Published in final edited form as: Angew Chem Int Ed Engl. 2018 Apr 25;57(21):6090–6094. doi: 10.1002/anie.201800595

Trimethylsilyl-Protected Alkynes as Selective Cross Coupling Partners in Ti-Catalyzed [2+2+1] Pyrrole Synthesis

Hsin-Chun Chiu 1, Ian A Tonks 1,
PMCID: PMC5964026  NIHMSID: NIHMS959244  PMID: 29573100

Abstract

Trimethylsilyl (TMS)-protected alkynes serve as selective alkyne cross coupling partners in Ti-catalyzed [2+2+1] pyrrole synthesis. Reactions of TMS-protected alkynes with internal alkynes and azobenzene catalyzed by Ti imido catalysts yield pentasubstituted 2-TMS-pyrroles with greater than 90% selectivity over the other 9 possible pyrrole products. The steric and electronic effects of the TMS group have both been identified to play key roles in this highly selective pyrrole synthesis. This strategy provides a convenient methodology to synthesize multisubstituted pyrroles as well as an entrypoint into further pyrrole diversification through facile modification of the resulting 2-silylpyrrole products, as demonstrated through a short formal synthesis of the marine natural product Lamellarin R.

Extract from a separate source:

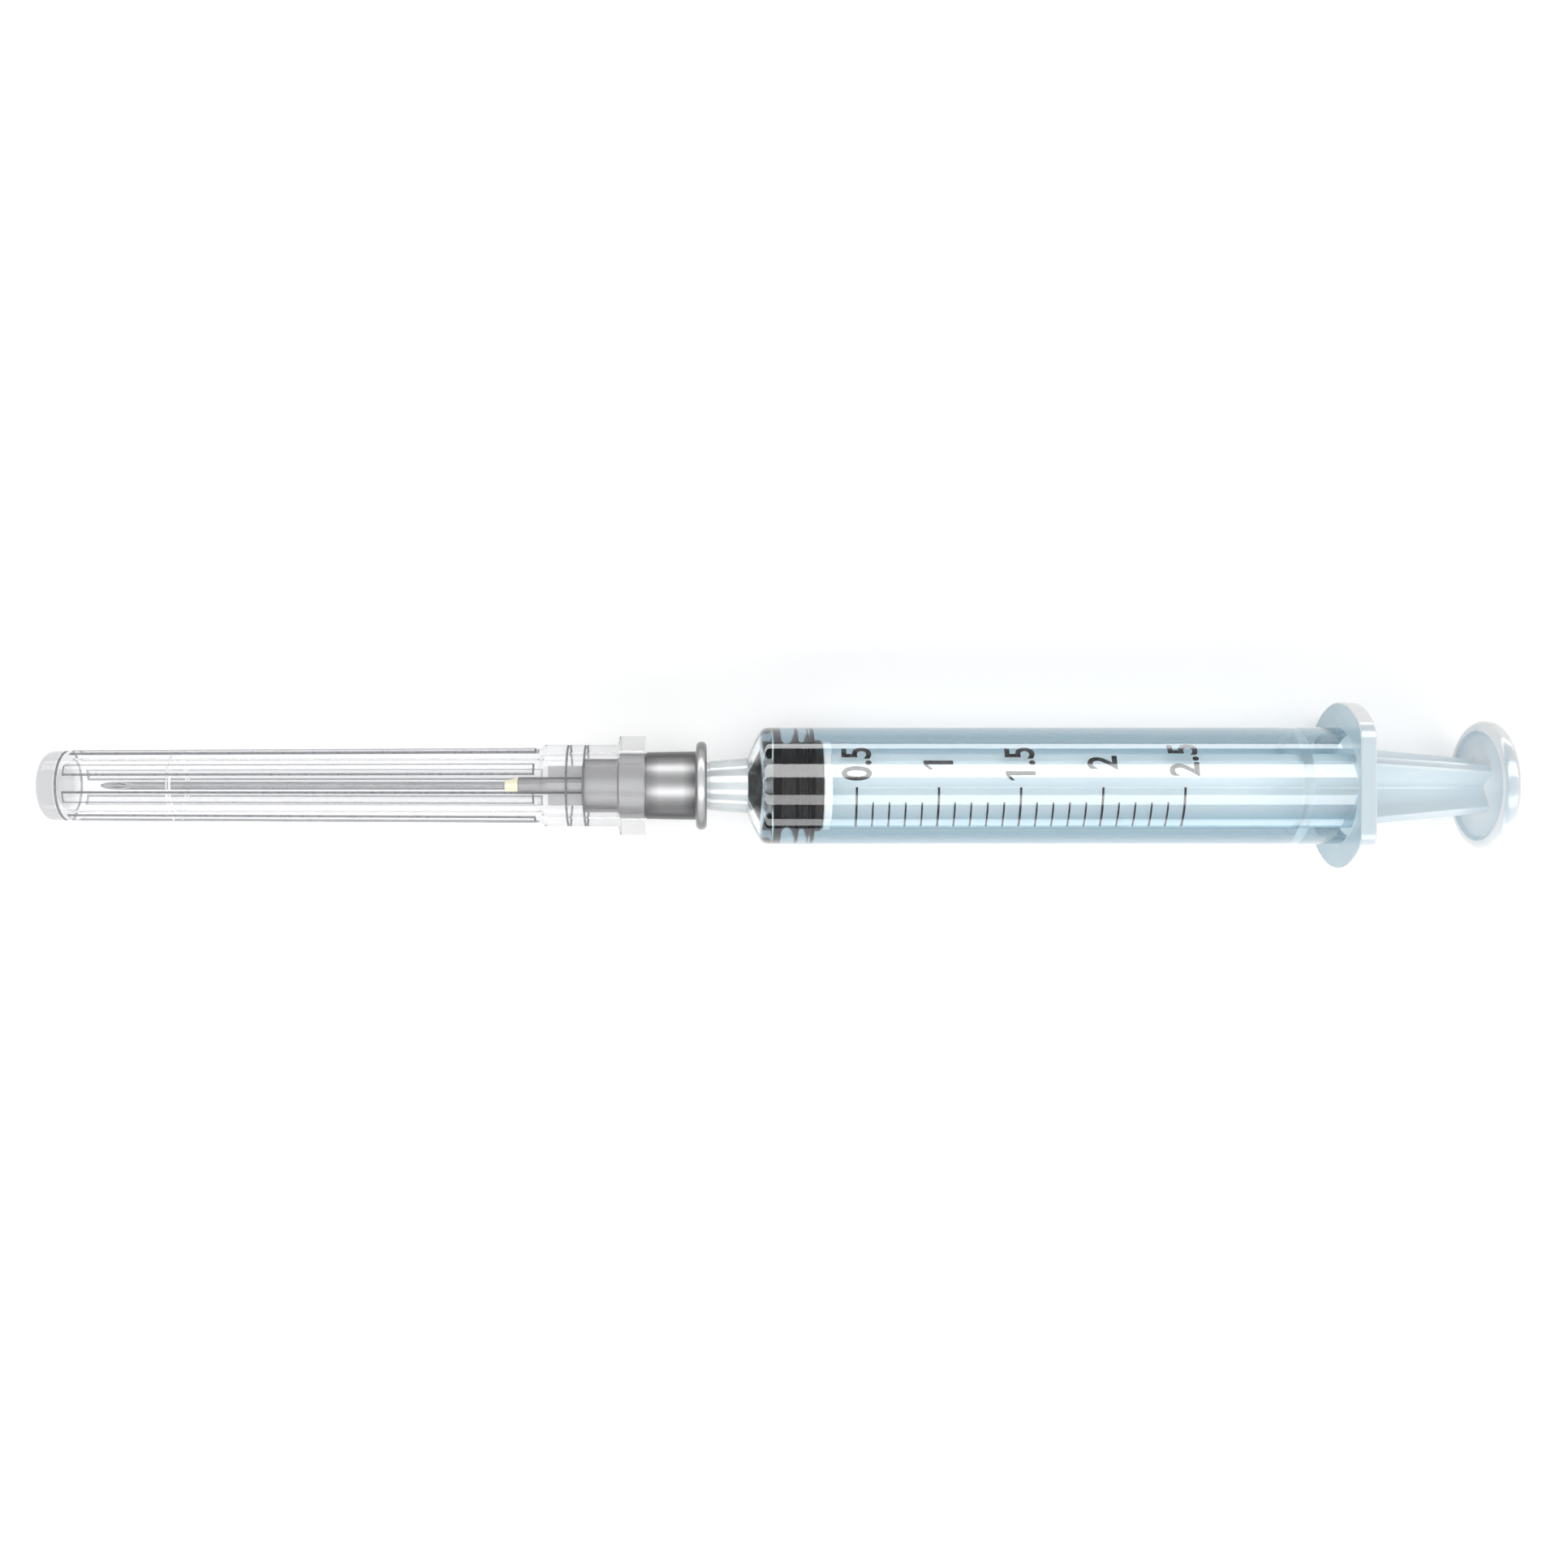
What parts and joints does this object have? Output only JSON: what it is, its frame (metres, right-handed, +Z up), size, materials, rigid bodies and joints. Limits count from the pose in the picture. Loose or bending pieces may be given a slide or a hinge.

Keywords: Pyrrole, Titanium, Cycloaddition, Alkyne, Selectivity

E Pluribus Unum

Trialkylsilyl-protected alkynes enable highly chemo- and regioselective reactions in Ti-catalyzed [2+2+1] multicomponent pyrrole synthesis. The resulting pentasubstituted 2-SiR3 pyrroles are formed with up to 99% selectivity over the other 9 possible pyrrole products.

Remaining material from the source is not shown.